Really all we want from the real rootfs is to serve as the parent mount
for anything that is actually useful such as the tmpfs or ramfs for
initramfs unpacking or the rootfs itself. There's no need for the real
rootfs to actually be anything meaningful or useful. Add a immutable
rootfs called "nullfs" that can be selected via the "nullfs_rootfs"

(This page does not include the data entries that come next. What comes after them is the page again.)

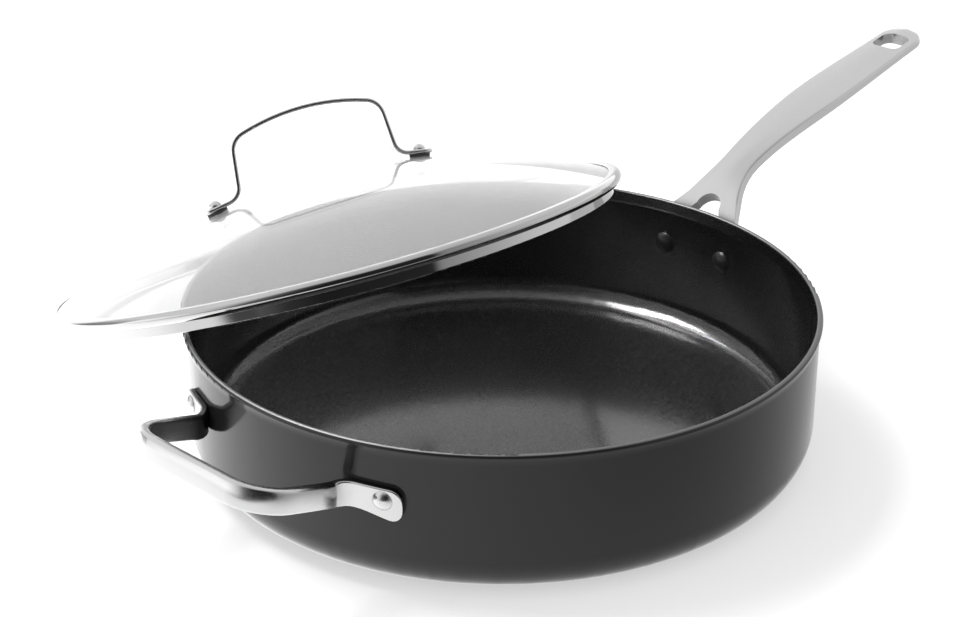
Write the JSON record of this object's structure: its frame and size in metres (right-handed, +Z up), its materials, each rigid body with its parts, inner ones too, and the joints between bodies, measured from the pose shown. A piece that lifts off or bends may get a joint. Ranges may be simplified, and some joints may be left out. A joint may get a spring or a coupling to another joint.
{
  "type": "saute pan with lid",
  "caption": "Straight-sided saute pan with a forked long handle, a helper handle and a domed glass lid that leans on its rim.",
  "frame": {"origin": "centre of the pan's flat base, on the surface it stands on", "axes": "+X runs from the pan's axis along the long handle, +Z is up, the lid leans towards +Y"},
  "size_m": [0.537, 0.4243, 0.1312],
  "materials": {
    "pan_metal": "satin hard-anodised outside, dark semi-gloss coating inside, thin bare rim",
    "handle_steel": "satin",
    "rivet_steel": "satin, dark coating on the heads inside the pan",
    "lid_glass": "clear, polished",
    "lid_steel": "polished",
    "lid_handle_steel": "satin to polished",
    "fastener_steel": "polished",
    "seal_rubber": "matt silicone"
  },
  "bodies": {
    "pan": {"pan_body": "pan_metal", "long_handle": "handle_steel", "long_handle_rivet_left": "rivet_steel", "long_handle_rivet_right": "rivet_steel", "helper_handle": "handle_steel", "helper_handle_rivet_left": "rivet_steel", "helper_handle_rivet_right": "rivet_steel"},
    "lid": {"lid_glass": "lid_glass", "lid_band": "lid_steel", "lid_handle": "lid_handle_steel", "lid_screw_left": "fastener_steel", "lid_screw_right": "fastener_steel", "lid_foot_gasket_left": "seal_rubber", "lid_foot_gasket_right": "seal_rubber", "lid_inner_seal_left": "seal_rubber", "lid_inner_seal_right": "seal_rubber", "lid_washer_left": "fastener_steel", "lid_washer_right": "fastener_steel", "lid_nut_left": "fastener_steel", "lid_nut_right": "fastener_steel"}
  },
  "joints": [
    {"name": "lid_lift", "type": "slide", "parent": "pan", "child": "lid", "axis": [0, 0, 1], "range_m": [0, 0.16]}
  ]
}
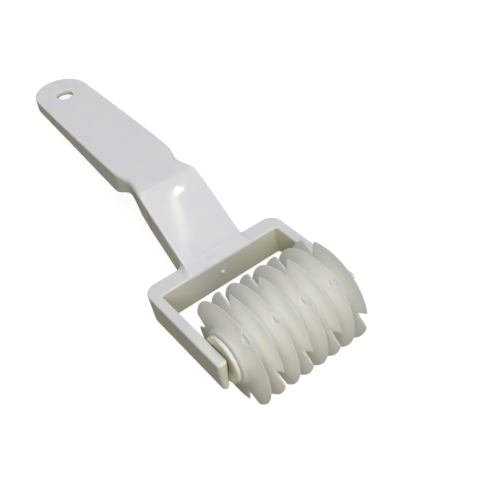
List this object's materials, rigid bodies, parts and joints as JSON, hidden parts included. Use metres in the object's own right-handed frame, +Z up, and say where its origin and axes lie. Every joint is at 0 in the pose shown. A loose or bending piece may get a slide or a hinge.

kernel command line option.
The kernel will mount a tmpfs/ramfs on top of it, unpack the initramfs
and fire up userspace which mounts the rootfs and can then just do:
chdir(rootfs);
pivot_root(".", ".");
umount2(".", MNT_DETACH);
and be done with it. (Ofc, userspace can also choose to retain the
initramfs contents by using something like pivot_root(".", "/initramfs")
without unmounting it.)
Technically this also means that the rootfs mount in unprivileged
namespaces doesn't need to become MNT_LOCKED anymore as it's guaranteed
that the immutable rootfs remains permanently empty so there cannot be
anything revealed by unmounting the covering mount.
In the future this will also allow us to create completely empty mount
namespaces without risking to leak anything.
systemd already handles this all correctly as it tries to pivot_root()
first and falls back to MS_MOVE only when that fails.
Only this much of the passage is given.